I don't know about $5/gal, but I'll hazard a guess when gas will hit $1/gal: when EVs reach 50% of the annual mileage of ICE cars.

And yes, that could be done with 20% of the fleet running 4x the mileage each.
Actually, I believe essentially none of the current oil fields are profitable below $50/bbl oil (maybe a few at $30/bbl), and refinery-transportation costs will *increase* as diseconomies of scale kick in, so using a standard gasoline-to-oil-price regression, I think it never goes below $2/gal, certainly not below $1.60/gal.
 
Actually, I believe essentially none of the current oil fields are profitable below $50/bbl oil (maybe a few at $30/bbl), and refinery-transportation costs will *increase* as diseconomies of scale kick in, so using a standard gasoline-to-oil-price regression, I think it never goes below $2/gal, certainly not below $1.60/gal.

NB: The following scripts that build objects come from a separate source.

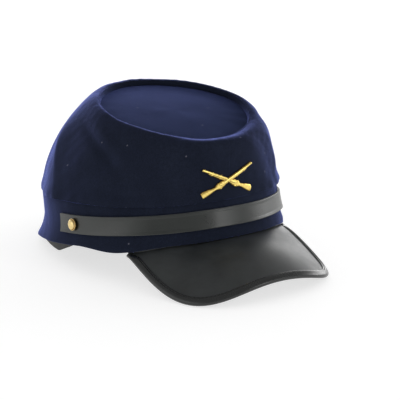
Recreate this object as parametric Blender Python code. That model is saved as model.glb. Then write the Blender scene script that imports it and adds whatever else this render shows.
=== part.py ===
"""Kepi cap: a cloth crown tipped forward over a cloth band, with a stiff peak.

Metres, +Z up. The peak points to -Y and the wearer's right is -X. Every piece is
modelled with the rim of the band at z = 0. The whole cap is then tilted back until it
rests on its peak and on the back of its rim, as it does on a table.
Angles run round the head: 0 at the wearer's left, 90 degrees at the front, 180 at the
wearer's right and 270 at the back.
"""
import math
from collections import namedtuple

import bmesh
import bpy
import numpy as np
from mathutils import Matrix, Vector

MM = 0.001
GAP = 0.3 * MM

# Head outline, on the outside of the band above its flare
HEAD_HALF_WIDTH = 88.0 * MM
HEAD_FRONT = 96.5 * MM
HEAD_BACK = 106.5 * MM
HEAD_SQUARENESS = 2.12

# Band and its rim
BAND_WALL = 2.4 * MM
BAND_HEIGHT_FRONT = 28.8 * MM
BAND_HEIGHT_BACK = 37.6 * MM
RIM_FLARE = 5.4 * MM
FLARE_RISE = 20.0 * MM
RIM_DIP = 4.0 * MM

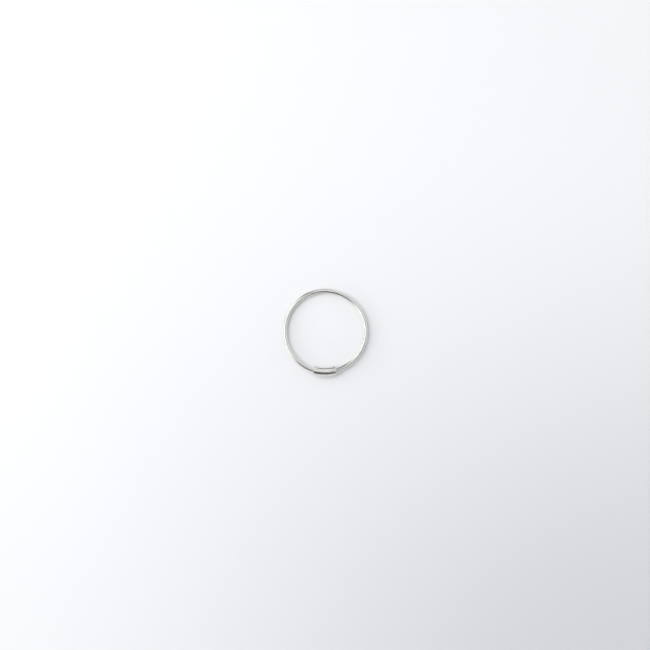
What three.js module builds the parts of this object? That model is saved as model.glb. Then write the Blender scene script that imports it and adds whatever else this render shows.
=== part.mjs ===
// Wire key ring: one turn of round spring wire formed into a hoop, and a short curved tube sleeve
// that slides along the wire and covers the split between the wire's two ends.
// Millimetres, +Z up. The hoop lies in the XY plane, centred on the origin, with its split at -Y.
import * as THREE from "three";

// Hoop
const hoopOuterDiameter = 25;
const wireDiameter = 1.4;
const splitGap = 0.4; // between the two ends, inside the sleeve
const tipRounding = 0.3; // dresses the edge of each cut end

// Sleeve
const sleeveLength = 6.6; // along the wire's centreline
const sleeveWall = 0.475;
const sleeveClearance = 0.2; // between wire and bore, all round
const mouthChamfer = 0.12; // inner edge of each mouth
const rimRounding = 0.15; // outer edge of each mouth

// Facets
const wireSides = 20;
const wireSteps = 128;
const sleeveSides = 28;
const sleeveSteps = 24;
const roundingSteps = 3;

// Worked out from the sizes above
const wireRadius = wireDiameter / 2;
const centrelineRadius = hoopOuterDiameter / 2 - wireRadius;
const centrelineLength = 2 * Math.PI * centrelineRadius;
const boreRadius = wireRadius + sleeveClearance;
const sleeveRadius = boreRadius + sleeveWall;

const brightWire = new THREE.MeshStandardMaterial({ color: 0xc9cac6, roughness: 0.16, metalness: 1 });
const brightTube = new THREE.MeshStandardMaterial({ color: 0xcfcfca, roughness: 0.2, metalness: 1 });

// Points of a quarter round of the given radius about (radius, along), from one angle to another.
function quarterRound(centreRadius, centreAlong, rounding, fromAngle, toAngle) {
  const points = [];
  for (let i = 0; i <= roundingSteps; i++) {
    const angle = fromAngle + ((toAngle - fromAngle) * i) / roundingSteps;
    points.push(
      new THREE.Vector2(centreRadius + rounding * Math.cos(angle), centreAlong + rounding * Math.sin(angle)),
    );
  }
  return points;
}

// Points strictly between two places along a straight cylinder wall.
function wallBetween(radius, fromAlong, toAlong, steps) {
  const points = [];
  for (let i = 1; i < steps; i++) {
    points.push(new THREE.Vector2(radius, fromAlong + ((toAlong - fromAlong) * i) / steps));
  }
  return points;
}

// Bends a straight turned piece, whose axis is Y, round the hoop's centre on its centreline.
// X becomes the way out from the centre, Y the way round, and Z stays the hoop's own axis.
function bendRoundHoop(straight) {
  const place = straight.getAttribute("position");
  for (let i = 0; i < place.count; i++) {
    const angle = place.getY(i) / centrelineRadius;
    const radius = centrelineRadius + place.getX(i);
    place.setXYZ(i, radius * Math.cos(angle), radius * Math.sin(angle), place.getZ(i));
  }
  straight.computeVertexNormals();
  return straight;
}

// The wire as it is cut: a straight rod a split gap short of the full turn, with dressed ends.
function cutWire() {
  const rounding = Math.min(tipRounding, wireRadius);
  const start = splitGap / 2;
  const end = centrelineLength - splitGap / 2;
  const shoulder = wireRadius - rounding;
  const profile = [
    new THREE.Vector2(0, start),
    ...quarterRound(shoulder, start + rounding, rounding, -Math.PI / 2, 0),
    ...wallBetween(wireRadius, start + rounding, end - rounding, wireSteps),
    ...quarterRound(shoulder, end - rounding, rounding, 0, Math.PI / 2),
    new THREE.Vector2(0, end),
  ];
  return new THREE.LatheGeometry(profile, wireSides);
}

// The sleeve as it is cut: a straight tube with rounded rims outside and chamfered mouths inside.
function cutTube() {
  const half = sleeveLength / 2;
  const rounding = Math.min(rimRounding, sleeveWall / 2);
  const chamfer = Math.min(mouthChamfer, sleeveWall / 2);
  const shoulder = sleeveRadius - rounding;
  const profile = [
    new THREE.Vector2(boreRadius + chamfer, -half),
    ...quarterRound(shoulder, -half + rounding, rounding, -Math.PI / 2, 0),
    ...wallBetween(sleeveRadius, -half + rounding, half - rounding, sleeveSteps),
    ...quarterRound(shoulder, half - rounding, rounding, 0, Math.PI / 2),
    new THREE.Vector2(boreRadius + chamfer, half),
    new THREE.Vector2(boreRadius, half - chamfer),
    ...wallBetween(boreRadius, half - chamfer, -half + chamfer, sleeveSteps),
    new THREE.Vector2(boreRadius, -half + chamfer),
  ];
  profile.push(profile[0].clone());
  return new THREE.LatheGeometry(profile, sleeveSides);
}

function wireHoop() {
  const hoop = new THREE.Mesh(bendRoundHoop(cutWire()), brightWire);
  hoop.name = "wire_hoop";
  return hoop;
}

function slideSleeve() {
  const sleeve = new THREE.Mesh(bendRoundHoop(cutTube()), brightTube);
  sleeve.name = "slide_sleeve";
  return sleeve;
}

const keyRing = new THREE.Group();
keyRing.add(wireHoop(), slideSleeve());
keyRing.rotation.z = -Math.PI / 2; // the bent pieces start at +X, and the split belongs at -Y

export default keyRing;
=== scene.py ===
import math

import bpy
import numpy as np
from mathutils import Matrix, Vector


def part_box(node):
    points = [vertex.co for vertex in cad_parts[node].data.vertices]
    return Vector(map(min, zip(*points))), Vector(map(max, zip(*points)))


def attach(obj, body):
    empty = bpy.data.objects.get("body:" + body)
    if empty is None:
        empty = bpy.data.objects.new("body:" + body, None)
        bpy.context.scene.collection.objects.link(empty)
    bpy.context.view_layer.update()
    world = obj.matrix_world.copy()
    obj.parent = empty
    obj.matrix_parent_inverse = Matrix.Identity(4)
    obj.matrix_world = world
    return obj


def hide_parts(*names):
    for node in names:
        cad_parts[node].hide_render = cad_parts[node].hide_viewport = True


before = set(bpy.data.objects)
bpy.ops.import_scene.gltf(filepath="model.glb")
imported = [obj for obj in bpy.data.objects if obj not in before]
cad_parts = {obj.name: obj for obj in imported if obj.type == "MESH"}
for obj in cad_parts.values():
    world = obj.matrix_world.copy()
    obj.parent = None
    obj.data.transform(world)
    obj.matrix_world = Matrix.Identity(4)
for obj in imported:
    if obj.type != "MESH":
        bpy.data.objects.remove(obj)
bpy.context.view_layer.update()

MM = 0.001
MICRON = 0.000001

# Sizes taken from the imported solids
_, hoop_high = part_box("wire_hoop")
_, sleeve_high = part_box("slide_sleeve")
WIRE_RADIUS = hoop_high.z
SLEEVE_RADIUS = sleeve_high.z
CENTRELINE_RADIUS = hoop_high.y - WIRE_RADIUS
CENTRELINE_LENGTH = 2 * math.pi * CENTRELINE_RADIUS

# Sizes that the solids hold inside
SPLIT_GAP = 0.4 * MM
TIP_ROUNDING = 0.3 * MM
SLEEVE_CLEARANCE = 0.2 * MM
MOUTH_CHAMFER = 0.12 * MM
RIM_ROUNDING = 0.15 * MM
BORE_RADIUS = WIRE_RADIUS + SLEEVE_CLEARANCE

# The sleeve's widest corners are where its flat ends meet the rounded rims.
SLEEVE_HALF_ANGLE = math.asin(sleeve_high.x / (CENTRELINE_RADIUS + SLEEVE_RADIUS - RIM_ROUNDING))
SLEEVE_HALF_LENGTH = SLEEVE_HALF_ANGLE * CENTRELINE_RADIUS

# Fineness of the meshes
WIRE_SIDES = 64
WIRE_STEPS = 900
SLEEVE_SIDES = 112
SLEEVE_STEPS = 96
ROUNDING_STEPS = 8
SHARP_ANGLE = math.radians(30)

# Colours of the metal, the paper and the backdrop, and of each where it is duller or in shade
METAL = (0.80, 0.803, 0.775)
METAL_TARNISHED = (0.73, 0.73, 0.69)
PAPER = (0.782, 0.787, 0.806)
PAPER_SHADED = (0.565, 0.572, 0.598)
SKY = (0.948, 0.955, 0.969)
SKY_SHADED = (0.700, 0.708, 0.732)


# Shader nodes

NOISE_ROUGHNESS = 0.55


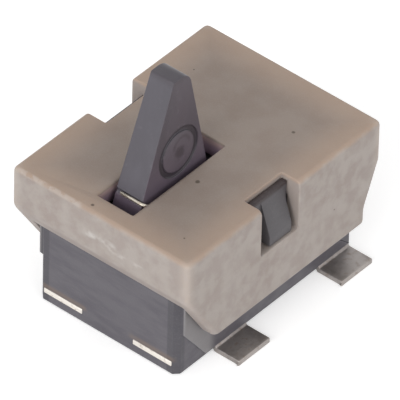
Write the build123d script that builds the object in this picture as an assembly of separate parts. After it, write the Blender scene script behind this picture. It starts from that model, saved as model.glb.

Highest prices here in 4 years:
-gasoline: 5.974$/gal
-diesel: 5.892$/gal
 
Yeah I'm assuming a MMD. It seems to have been lasting a bit longer than before lately. Macros / trade war fears are scaring me a bit right now too though so we'll see.

If the MMD pushes it below 248 tomorrow/soon then I really don't know what to say.
If so, I think it would really depend on the stock response to that intraday. Rapid jump up would be positive, stalling or dropping from there not so much.